There is no single best age — it depends on your health, life expectancy, other income, and marital status. Claiming at 70 provides the highest monthly payment and is optimal if you live past 82–83. For married couples, the higher earner should almost always delay to 70 to maximize the survivor benefit.
How much is Social Security reduced at 62?
For those with FRA of 67, claiming at 62 permanently reduces the benefit by 30%. A $2,000/month FRA benefit becomes $1,400/month at age 62 — forever. The reduction is based on the number of months before FRA: 5/9 of 1% per month for the first 36, and 5/12 of 1% per month beyond that.
What happens to Social Security if you work before full retirement age?

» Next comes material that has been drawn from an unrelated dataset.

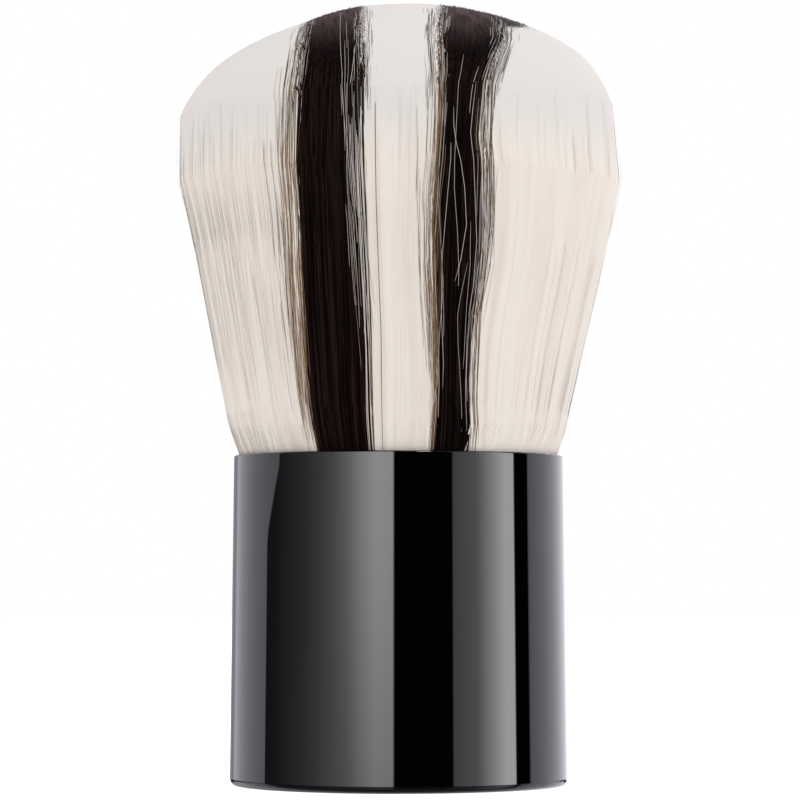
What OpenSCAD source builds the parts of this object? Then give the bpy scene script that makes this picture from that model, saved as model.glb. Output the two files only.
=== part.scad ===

If you claim before FRA and earn above $22,320/year (2024), Social Security withholds $1 for every $2 earned above the limit. In the year you reach FRA, the limit rises to $59,520. After FRA, you can earn any amount with no reduction. Withheld benefits are recalculated and credited back at FRA.
Can a spouse receive Social Security benefits?
Yes. A spouse can receive up to 50% of the higher earner's FRA benefit (not the delayed benefit). This spousal benefit is available at 62 (reduced) or at the spouse's FRA (full 50%). Spousal benefits do not increase if the higher earner delays past FRA.